Aider les familles à donner du sens à la cérémonie
Au cœur de la démarche des trois salariées de la coopérative se trouve le soutien aux familles. « On travaille la cérémonie avec elles, pour qu’elles ne subissent pas ce moment, mais qu’elles se le réapproprient », détaille Diane Sagard, conseillère funéraire vacataire. « Le déni et l’évitement n’effacent pas la tristesse. Au contraire, être actif et vivre cet instant aide à amorcer le deuil. » La coopérative s’écarte des cérémonies « classiques » pour être au plus près de l’histoire du défunt. « On a imprimé des photos de nature sur un cercueil en carton, permis à une famille réunie de décorer un cercueil à la peinture, aidé une autre à trouver des tissus chatoyants pour capitonner la bière d’une femme qui adorait l’Inde… »
Sophie Dronet, maîtresse de cérémonies, a animé des hommages où six cents personnes chantaient la chanson préférée de l’homme décédé, où la salle était décorée avec la collection des foulards de la défunte, ou bien où les amis cyclistes du mort escortaient le cercueil en peloton. Il ne s’agit pas de chercher l’excentricité, mais de laisser les proches donner du sens à la célébration, y compris avec joie. « Cela ne veut pas dire que c’est facile, insiste Diane Sagard, ancienne intermittente du spectacle. Cela implique d’échanger sincèrement avec la famille. On ne se cache pas derrière des étapes techniques. On fait tout de A à Z : on porte le défunt dans nos bras pour la mise en bière, on s’imprègne de son histoire, on accueille les émotions de la famille… C’est un accompagnement global. »
Une démarche écologique
La coopérative s’est aussi engagée dans une démarche écologique. La décoration du salon d’accueil a été intégralement réalisée à partir d’objets recyclés par une décoratrice nantaise. « Nous proposons des cercueils en carton, en bois écoresponsable et sans solvants, explique Sabine Le Gonidec. Ainsi que des tombes végétalisées et des marbreries d’occasion récupérées par la Ville de Nantes. » Les salariées aimeraient disposer d’un cimetière naturel, mais il n’en existe qu’un en France, et il est à Niort (à retrouver dans Kaizen 35).
« Parce que vous avez été présentes et douces, les funérailles de mon grand-père sont devenues un bon moment », a écrit une femme sur le livre d’or. « Ce dont on se souvient à un enterrement, ce n’est jamais la qualité du cercueil, mais l’expérience humaine qu’on vit pour dire au revoir à quelqu’un qu’on aime, sourit Sophie Dronet. En étant honnêtes, une confiance s’installe et de magnifiques choses se passent. »

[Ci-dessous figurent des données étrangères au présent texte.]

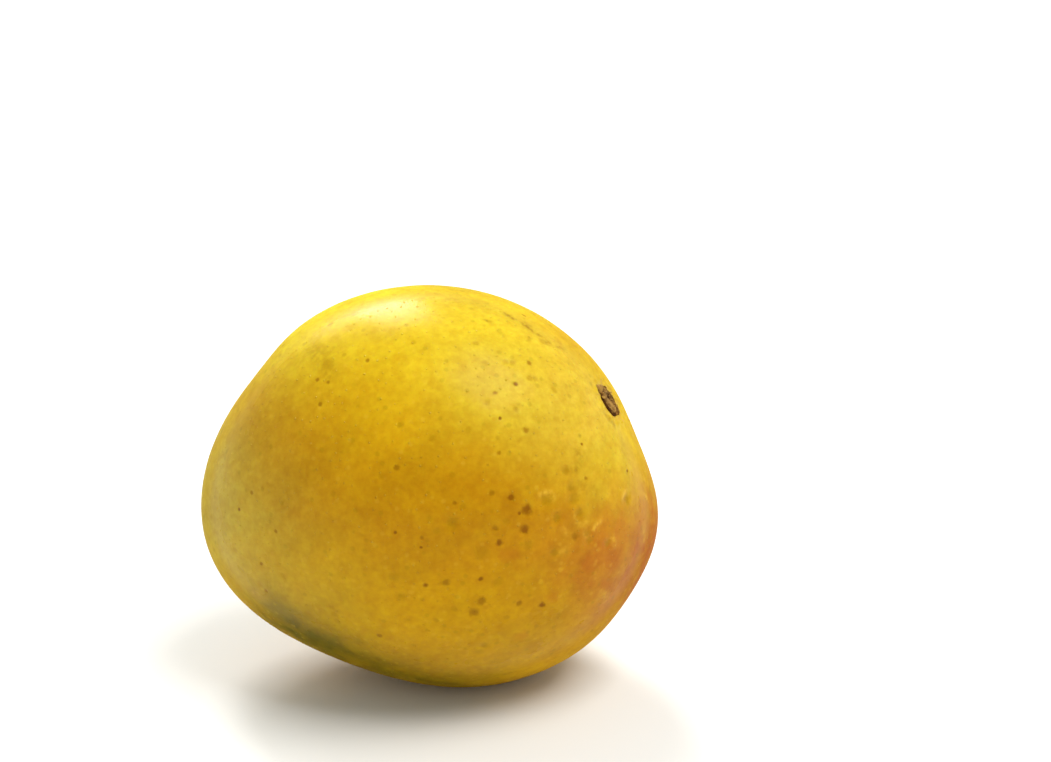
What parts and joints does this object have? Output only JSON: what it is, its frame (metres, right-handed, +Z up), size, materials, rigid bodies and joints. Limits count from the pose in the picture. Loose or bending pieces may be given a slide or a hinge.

Pour des tarifs équitables
Les trois fondatrices, devenues salariées de la coopérative, ont investi de l’argent. Ainsi que trente-deux autres signataires des statuts : des personnes qui désirent utiliser les services de la coopérative en prévision de leur propre décès ou lors du décès d’un proche. Peu importe qu’ils aient investi 20 euros ou 5 000 euros, ils détiennent les mêmes avantages. Ils ont choisi le statut de SCIC (société coopérative d’intérêt collectif) : « Cela permet une gouvernance partagée sans logique financière et une transparence totale », soutient Sabine Le Gonidec.
Les coopérateurs sont aujourd’hui deux cents. Ils sont collectivement propriétaires de la coopérative et ont un regard sur les prix des prestations. Une crémation coûte par exemple 3 200 euros (dont 729 euros de taxes dues à l’État, 775 euros de cercueil, 615 euros de convoi et 990 euros d’accompagnement).
Ailleurs, elle revient en moyenne à plus de 3 600 euros. Un tarif de base affiché à 1 400 euros peut vite grimper, jusqu’à plus de 6 500 euros selon l’UFC-Que choisir. « Certaines pompes funèbres prescrivent des prestations non obligatoires qui font vite gonfler la facture, regrette Sabine Le Gonidec. Comme les soins de thanatopraxie et le salon funéraire. Et elles font de fortes marges sur les produits qu’elles revendent, par exemple la marbrerie et les fleurs. » Il n’est pas rare qu’un cercueil acheté 90 euros en Europe de l’Est soit revendu 900 euros. « Nous sommes dans une démarche complètement différente. Nous proposons peu de produits. Notre coefficient de marge ne dépasse pas deux. Nous ne cherchons donc pas à faire de pression commerciale sur les familles. Nous facturons simplement le temps passé à les accompagner, selon leurs besoins. »
Financer des actions non rentables
La gestion est donc désintéressée. Les tarifs ne visent pas le profit, mais servent à payer le salaire et la formation des salariées et à pérenniser l’entreprise. La coopérative a accompagné trente-et-une familles depuis octobre 2016. Elle espère faire plus et essaimer. « Pour le moment, nous nous versons un petit salaire à temps partiel. En 2017 et 2018, il nous faudrait accompagner huit convois par mois pour que le projet soit viable », révèle Sophie Dronet. L’équipe est optimiste : au Québec, les coopératives funéraires détiennent 40 % du marché funéraire. Par la suite, les coopérateurs nantais ont pour ambition de financer des actions non rentables : un fonds d’aide aux obsèques des personnes vivant dans la rue ou des opérations de sensibilisation pour lever le tabou de la mort.